In that general context, favorable internal winds include Vietnam’s 2022 recovery momentum, which has created the foundation and resources for policy management next year. Vietnam’s high 2022 growth rate has helped realize the nation’s 5-year socio-economic development plan. Well-controlled, prudent and adaptive inflation and monetary policies (rather than just strict tightening across the board), a low budget deficit and meeting state revenue targets have allowed room for expansion in accordance with fiscal policies, etc.
Many medium and long-term development programs and plans have been approved. These include initiatives for public investment disbursement, as well as procedures for packages under the recovery program and national target programs that have been approved. All of the above will allow for the faster implementation of growth policies and projects next year. Some inadequacies in the land, finance, real estate, labor and healthcare markets have also been identified and gradually rectified. With these advantages, Vietnam has a huge opportunity to “overcome difficulties” in the coming year.
But internal headwinds are also numerous. The global economic downturn (albeit local and mild) slowed Vietnamese exports, foreign direct investment (FDI) and the mobilization of external resources. Vietnam’s inflation increased due to a lag caused by high imports, resulting in the current larger-than-normal money supply. Next year is also when Vietnam will have to accept increasing some state-managed items such as minimum wages, electricity prices, as well as healthcare and education fees. The pressure of rising interest and exchange rates is still large and a challenge for macroeconomic management. State revenues will also encounter difficulties because businesses are still struggling with profits.
Policies and solutions to make the stock and real estate markets healthier have more or less negatively affected the market and investor sentiment.
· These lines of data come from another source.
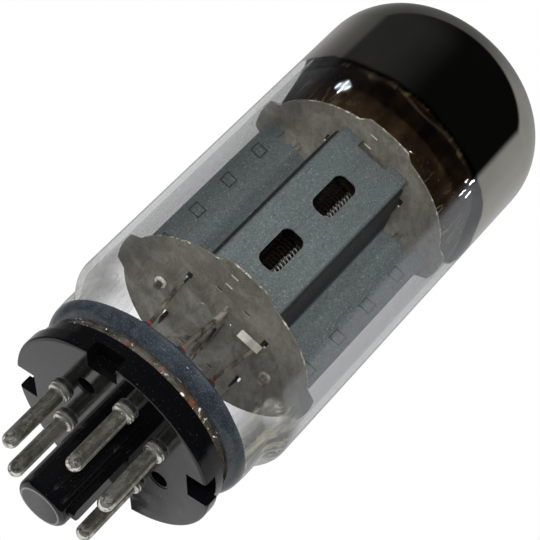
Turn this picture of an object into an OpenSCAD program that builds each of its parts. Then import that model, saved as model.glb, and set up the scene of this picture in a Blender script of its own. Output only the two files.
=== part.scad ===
// Beam power pentode with an octal plug-in base, millimetres.
// Origin: centre of the base's flat underside, +Z along the axis towards the glass dome, locating key at +X.

/* [Base] */
// How far the flange stays inside the neck of the glass
flange_in = 0.35; // [0.1:0.05:0.6]
// Height of the flange
flange_h = 2.1; // [1.6:0.1:2.2]
// Step from the flange in to the wall above it
wall_in = 0.4; // [0.2:0.05:0.6]
// Height of the whole moulding above its underside
base_h = 3.9; // [3.6:0.1:4.2]
// Thickness of the plate that carries the pins
plate_t = 2.4; // [2.3:0.1:2.6]
// Width of the rim round the hollow above the plate
rim_w = 3.6; // [3.2:0.1:5]
// Width of the four notches in the flange
notch_w = 4.8; // [3:0.2:6]
// How far the notches cut in from the flange
notch_d = 3.4; // [2:0.1:4]
// Rounding of the lower edge of the flange
flange_round = 0.5; // [0.2:0.1:0.8]

/* [Spigot] */
// Radius of the spigot
spigot_r = 3.9; // [3.7:0.05:3.95]
// Length below the underside
spigot_l = 14; // [12.5:0.5:16]
// Rounding of its end
spigot_round = 0.9; // [0.4:0.1:1]
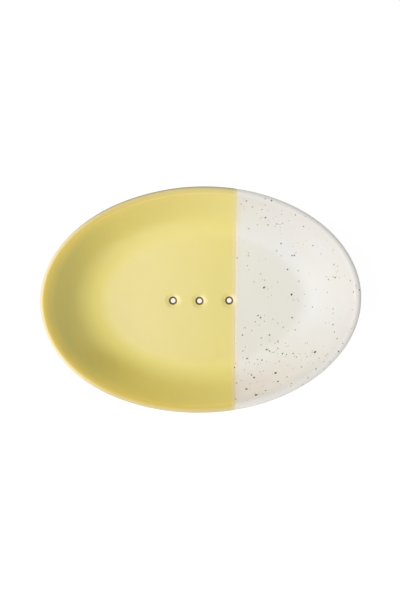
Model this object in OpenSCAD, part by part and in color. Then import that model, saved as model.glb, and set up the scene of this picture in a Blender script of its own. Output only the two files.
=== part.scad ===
// Oval soap dish in stoneware, dipped in two glazes.
// The clay body is one fired piece with a foot ring and three drain holes.
// Each glaze is a thin glass coat fused to the clay. The two meet at the dip line
// and leave the tread of the foot bare.
// The origin is the middle of the foot on the table, X runs along the dish, Z is up.

/* [Dish] */
// Overall length over the glazed rim
dish_length = 150; // [140:1:170]
// Overall width over the glazed rim
dish_width = 106; // [100:1:120]
// Overall height over the glazed rim
dish_height = 28; // [24:0.5:34]

/* [Wall and floor] */
// Thickness of the clay at the rim
rim_thickness = 2.4; // [2:0.1:3.6]
// Thickness of the clay across the floor
floor_thickness = 4.5; // [3:0.1:6]
// Length of the level floor
floor_length = 84; // [83:1:96]
// Width of the level floor
floor_width = 56; // [55:1:70]
// Share of the wall that curves up from the floor before it runs straight
curve_share = 0.88; // [0.6:0.02:0.96]

/* [Foot] */
// Overall length of the foot ring
foot_length = 80; // [60:1:81]
// Overall width of the foot ring
foot_width = 52; // [40:1:53]
// Height of the foot ring under the floor
foot_height = 3.5; // [3:0.1:6]
// Width of the foot ring
foot_tread = 5.5; // [4:0.5:8]
// Bevel along both edges of the tread
foot_bevel = 0.8; // [0.4:0.1:1.2]
// Radius of the hollow between the foot ring and the floor
foot_fillet = 1.4; // [0.8:0.1:1.5]
// Width of the drain notches in the foot, measured on the table
notch_width = 12; // [8:1:20]
// Height of the drain notches
notch_height = 2.2; // [1.5:0.1:2.5]

/* [Drain holes] */
// Diameter of the holes in the clay
hole_diameter = 3.2; // [2.6:0.1:5]
// Diameter of the flare round each hole in the clay floor
flare_diameter = 4.2; // [3.6:0.1:7]
// Depth of the flare
flare_depth = 1.2; // [0.6:0.1:2]
// Place of the left hole along the dish, to the left of the middle
left_hole = 13.1; // [8:0.1:20]
// Place of the middle hole along the dish, to the left of the middle
middle_hole = 0.6; // [0:0.1:4]
// Place of the right hole along the dish
right_hole = 13.4; // [6:0.1:13.6]
// How far the row of holes lies in front of the middle
hole_row = 0.5; // [0:0.1:5]

/* [Glaze] */
// Thickness of the glaze coats
glaze_thickness = 0.4; // [0.2:0.05:0.6]
// Where the glazes meet along the dish
dip_line = 16.6; // [16.4:0.1:30]
// How far the yellow glaze laps over the speckled one
lap_width = 1.4; // [0.6:0.1:2]
// Lean of the line where the glazes meet
dip_lean = 2; // [-6:0.5:6]
// Bare clay above the table
bare_height = 1.2; // [0.9:0.1:1.8]

/* [Hidden] */
// Points round a ring
sides = 60;
// Rings along the curve of the wall
curve_steps = 7;
// Rings over the rim: up its outside, over the top and down its inside
outer_rim_steps = 2;
top_rim_steps = 3;
inner_rim_steps = 3;
// Rings round the hollow of the foot
fillet_steps = 2;
// How far every cut runs past what it cuts
overrun = 0.5;

rim_reach = rim_thickness / 2 + glaze_thickness;
rim_length = dish_length - 2 * rim_reach;
rim_width = dish_width - 2 * rim_reach;
rim_middle = dish_height - rim_reach;
floor_middle = foot_height + floor_thickness / 2;
floor_top = foot_height + floor_thickness;
hole_places = [[-left_hole, -hole_row], [-middle_hole, -hole_row], [right_hole, -hole_row]];

function mix(from, to, share) = from + (to - from) * share;
function unit(v) = v / norm(v);
function turn(i) = 360 * i / sides;

// The wall is an oval that grows from the floor at share 0 to the rim at share 1.
// It is drawn through the middle of the clay.
function wall_length(share) = mix(floor_length, rim_length, share);
function wall_width(share) = mix(floor_width, rim_width, share);
function wall_thickness(share) = mix(floor_thickness, rim_thickness, share);

// Rise of the wall. Its slope grows slowly out of the floor and slowly into the straight part.
function along_curve(share) = min(share / curve_share, 1);
function rise_share(share) = let(t = along_curve(share))
  (curve_share * (t ^ 3 - t ^ 4 / 2) + max(share - curve_share, 0)) / (1 - curve_share / 2);
function steepness(share) = let(t = along_curve(share)) t ^ 2 * (3 - 2 * t) / (1 - curve_share / 2);

function wall_point(share, angle) = [
  wall_length(share) / 2 * cos(angle),
  wall_width(share) / 2 * sin(angle),
  mix(floor_middle, rim_middle, rise_share(share))
];

// Square to the wall, pointing out of the dish and down
function wall_normal(share, angle) = let(
    a = wall_length(share),
    b = wall_width(share),
    flare_a = rim_length - floor_length,
    flare_b = rim_width - floor_width,
    climb = 2 * (rim_middle - floor_middle) * steepness(share)
  ) unit([
    b * climb * cos(angle),
    a * climb * sin(angle),
    -(a * flare_b * sin(angle) ^ 2 + b * flare_a * cos(angle) ^ 2)
  ]);

// One ring on a face of the wall: side 1 is the outside and side -1 the inside
function wall_ring(share, side, coat) = [
  for (i = [0 : sides - 1])
    wall_point(share, turn(i))
      + wall_normal(share, turn(i)) * side * (wall_thickness(share) / 2 + coat)
];

// One ring over the rim, from the wall's inside at step 0 to its outside
function rim_angle(down, step) =
  step < inner_rim_steps ? mix(180 - down, 90, step / inner_rim_steps)
  : step < inner_rim_steps + top_rim_steps ? mix(90, 0, (step - inner_rim_steps) / top_rim_steps)
  : mix(0, -down, (step - inner_rim_steps - top_rim_steps) / outer_rim_steps);
function rim_ring(step, coat) = [
  for (i = [0 : sides - 1])
    let(
      normal = wall_normal(1, turn(i)),
      level = unit([normal[0], normal[1], 0]),
      angle = rim_angle(asin(-normal[2]), step)
    )
    wall_point(1, turn(i))
      + (level * cos(angle) + [0, 0, sin(angle)]) * (rim_thickness / 2 + coat)
];

// One level ring, grown or shrunk from the outside of the foot
function foot_ring(grow, z) = [
  for (i = [0 : sides - 1])
    [(foot_length / 2 + grow) * cos(turn(i)), (foot_width / 2 + grow) * sin(turn(i)), z]
];
function foot_hollow(step, coat) = let(
    angle = 90 * step / fillet_steps,
    radius = foot_fillet - coat
  ) [foot_fillet - radius * sin(angle), foot_height - foot_fillet + radius * cos(angle)];

// All the rings, from the middle of the floor, over the rim and to the middle underneath
function dish_rings(coat) = let(
    curve_shares = [for (k = [0 : curve_steps]) curve_share * k / curve_steps],
    rim_steps = inner_rim_steps + top_rim_steps + outer_rim_steps,
    point_grow = -foot_bevel - overrun
  ) concat(
    [for (share = curve_shares) wall_ring(share, -1, coat)],
    [for (step = [0 : rim_steps]) rim_ring(step, coat)],
    [for (k = [0 : curve_steps]) wall_ring(curve_shares[curve_steps - k], 1, coat)],
    [for (k = [0 : fillet_steps]) let(p = foot_hollow(k, coat)) foot_ring(p[0], p[1])],
    [foot_ring(coat, foot_bevel), foot_ring(coat + point_grow, -overrun)],
    [foot_ring(-foot_tread - coat - point_grow, -overrun), foot_ring(-foot_tread - coat, foot_bevel)],
    [for (k = [fillet_steps : -1 : 0]) let(p = foot_hollow(k, coat)) foot_ring(-foot_tread - p[0], p[1])]
  );

// A closed solid through rings that run from the inside of the dish to its underside
module loft(rings) {
  last = len(rings) - 1;
  first_cap = [for (i = [sides - 1 : -1 : 0]) i];
  last_cap = [for (i = [0 : sides - 1]) last * sides + i];
  bands = [
    for (r = [0 : last - 1], i = [0 : sides - 1])
      let(a = r * sides + i, b = r * sides + (i + 1) % sides)
      each [[a, b, b + sides], [a, b + sides, a + sides]]
  ];
  polyhedron(points = [for (ring = rings) each ring], faces = concat([first_cap], bands, [last_cap]));
}

// The dish without holes, grown on every side by the thickness of a coat
module dish_form(coat) {
  loft(dish_rings(coat));
}

// Everything below a height
module below(height) {
  translate([-dish_length, -dish_width, height - dish_height])
    cube([2 * dish_length, 2 * dish_width, dish_height]);
}

// One drain hole with its flared mouth, narrowed by a coat
module drain_hole(coat) {
  radius = hole_diameter / 2 - coat;
  slope = (flare_diameter - hole_diameter) / 2 / flare_depth;
  flare_foot = floor_top - flare_depth;
  mouth = floor_top + glaze_thickness + overrun;
  rotate_extrude($fn = 48)
    polygon([
      [0, 0],
      [radius, 0],
      [radius, flare_foot],
      [radius + slope * (mouth - flare_foot), mouth],
      [0, mouth]
    ]);
}

// The round notches that let water out under the foot, narrowed by a coat
module drain_notches(coat) {
  radius = (notch_width ^ 2 / 4 + notch_height ^ 2) / (2 * notch_height);
  translate([0, 0, notch_height - radius])
    rotate([90, 0, 0])
      cylinder(r = radius - coat, h = dish_width, center = true, $fn = 96);
}

module water_ways(coat) {
  for (place = hole_places)
    translate([place[0], place[1], 0])
      drain_hole(coat);
  drain_notches(coat);
}

// The clay with its water ways, before the foot is ground flat
module clay() {
  difference() {
    dish_form(0);
    water_ways(0);
  }
}

module stoneware_body() {
  color("#cdbfa6")
    difference() {
      clay();
      below(0);
    }
}

// The whole coat: the grown dish without the clay, its lined water ways and the bare foot
module glaze_coat() {
  difference() {
    dish_form(glaze_thickness);
    clay();
    below(bare_height);
    water_ways(glaze_thickness);
  }
}

// Everything to the left (side -1) or the right (side 1) of a line across the dish
module dip_side(side, line) {
  rotate([0, 0, -dip_lean])
    translate([line + (side < 0 ? -2 * dish_length : 0), -dish_width, -overrun])
      cube([2 * dish_length, 2 * dish_width, dish_height + 2 * overrun]);
}

// The speckled glaze goes on first. The yellow laps over it as far as the dip line,
// and each has half the thickness of the coat in the lap.
module yellow_glaze() {
  color("#e7d88f")
    difference() {
      intersection() {
        glaze_coat();
        dip_side(-1, dip_line);
      }
      intersection() {
        dish_form(glaze_thickness / 2);
        dip_side(1, dip_line - lap_width);
      }
    }
}

module speckled_glaze() {
  color("#e6e2d6")
    difference() {
      intersection() {
        glaze_coat();
        dip_side(1, dip_line - lap_width);
      }
      difference() {
        dip_side(-1, dip_line);
        dish_form(glaze_thickness / 2);
      }
    }
}

stoneware_body();
yellow_glaze();
speckled_glaze();
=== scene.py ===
import math
import random

import bpy
import numpy as np
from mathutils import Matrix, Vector, bvhtree, geometry, noise


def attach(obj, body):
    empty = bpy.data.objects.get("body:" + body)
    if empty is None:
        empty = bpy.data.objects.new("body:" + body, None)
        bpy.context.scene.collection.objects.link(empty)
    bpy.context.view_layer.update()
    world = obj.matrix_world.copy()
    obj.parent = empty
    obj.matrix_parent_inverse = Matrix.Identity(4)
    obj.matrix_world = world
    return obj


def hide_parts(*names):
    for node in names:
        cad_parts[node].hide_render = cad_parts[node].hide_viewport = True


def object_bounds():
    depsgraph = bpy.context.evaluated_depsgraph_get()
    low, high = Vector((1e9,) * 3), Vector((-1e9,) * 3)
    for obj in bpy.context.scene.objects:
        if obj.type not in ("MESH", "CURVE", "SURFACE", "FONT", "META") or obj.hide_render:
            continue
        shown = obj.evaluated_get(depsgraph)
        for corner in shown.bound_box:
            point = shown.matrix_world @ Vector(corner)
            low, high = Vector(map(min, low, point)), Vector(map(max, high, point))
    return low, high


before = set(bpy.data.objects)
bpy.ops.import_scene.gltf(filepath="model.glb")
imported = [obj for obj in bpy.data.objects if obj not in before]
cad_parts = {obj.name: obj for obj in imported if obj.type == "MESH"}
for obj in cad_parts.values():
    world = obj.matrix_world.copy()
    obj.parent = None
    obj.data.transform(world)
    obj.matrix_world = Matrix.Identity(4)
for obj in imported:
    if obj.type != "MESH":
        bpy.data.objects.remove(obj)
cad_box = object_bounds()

# An oval soap dish in stoneware, dipped in a speckled and then in a yellow glaze.
# Its shape is worked out in millimetres, the unit of all the sizes below, and becomes metres
# where a piece is made.
MM = 0.001

# Overall sizes, from the frame
dish_length = (cad_box[1].x - cad_box[0].x) / MM
dish_width = (cad_box[1].y - cad_box[0].y) / MM
dish_height = (cad_box[1].z - cad_box[0].z) / MM

# The clay. At the rim it is thicker than the CAD's by what its glaze there is thinner.
RIM_THICKNESS = 2.7
FLOOR_THICKNESS = 4.5
FLOOR_LENGTH = 84.0
FLOOR_WIDTH = 56.0
FOOT_LENGTH = 80.0
FOOT_WIDTH = 52.0
FOOT_HEIGHT = 3.5
FOOT_TREAD = 5.5
FOOT_EDGE = 0.8
FOOT_FILLET = 1.4
NOTCH_WIDTH = 12.0
NOTCH_HEIGHT = 2.2
# Share of the wall that curves up from the floor before it runs straight
CURVE_SHARE = 0.88
# Near the rim the wall eases outward again, by this share of its slope
EASE_START = 0.84
EASE = 0.12
# The rim was cut level and sponged: a small round outside, and a wide one that leans in to the
# wall. Its top stands this far above the middle of the wall's end, and that middle lies this far
# in from the overall size, along and across the dish.
RIM_EDGE_RADIUS = 1.1
RIM_TOP = 0.27
RIM_INSET = (1.2, 1.42)
# Where the holes were punched, along and across the dish, the radius of their bore and of their
# rounded mouth, how deep that mouth is, and the round at their lower edge
HOLES = ((-13.0, -0.2), (-0.5, -0.6), (13.5, -0.7))
HOLE_RADIUS = 1.5
HOLE_MOUTH = 2.4
HOLE_MOUTH_DEPTH = 1.3
HOLE_LOWER_EDGE = 0.4
# The punch dragged the wet clay down round each hole, in a dimple that still falls where the
# mouth starts. It would be level at this share of the way to there.
DIMPLE_RADIUS = 4.0
DIMPLE_DEPTH = 0.5
DIMPLE_LEVEL_SHARE = 1.15
# How far pressing and sponging leave the clay from even, over what lengths, and the share of
# the short swells
SWELL = 0.09
LONG_SWELL = 38.0
SHORT_SWELL = 13.0
SHORT_SWELL_SHARE = 0.4
# Where the wall was pushed out of true: the way round in degrees, how far round that reaches, and
# how far out the rim was pushed
PUSHED = ((218, 22, 0.55), (113, 20, -0.28))

# How thick a glaze lies, and how thick the CAD has it. It is thinner over the rim, where it runs
# off as it melts, between these heights over the middle of the clay there.
GLAZE = 0.36
CAD_GLAZE = 0.4
GLAZE_ON_RIM = 0.26
RIM_THINNING = (-1.5, 1.0)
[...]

Legal, capital, market and labor issues for businesses will also take time to be resolved.
Therefore, if Vietnamese management is not serious and clever, achieving a growth target of 6.5%, as well as the average CPI increase target of 4.5% (as well as other goals) will be extremely challenging.
In my opinion, it is necessary to analyze and closely forecast the situation both domestically and abroad, and proactively create both immediate and long-term solutions. Analysis and predictions need to be realistic and ignore fantastical achievement obsessions in order to create these effective solutions. Violations of capital market regulations should be curbed, resolved quickly and fairly, ensuring the legitimate interests of investors.
Other tasks such as harmonizing macroeconomic policies, balancing interest rates and exchange rates, balancing the control of inflation and growth, balancing government support of both individuals and businesses while also balancing immediate and long-term budgets will be key. Removing economic obstacles — especially in terms of legal red tape surrounding capital — for businesses and investors will also be crucial. Accelerating the disbursement of public investment and recovery programs while resolving lingering issues will all require a willingness to take responsibility in management.
In 2023, the fight against corruption will continue. The fear of making mistakes, the shying away of taking responsibility may still take place, so we’ll need flexible solutions and mechanisms to protect enterprising people. Businesses and investors should also restructure, promote digital transformation, reduce costs, increase openness, transparency, professionalism and employ better risk management.
These policies and solutions should be a crucial therapeutic medicine to help increase the self-reliance and resilience of the Vietnamese economy so we can continue to improve in 2023.
*Can Van Luc is an economist. He currently works as chief economist with state-owned lender BIDV.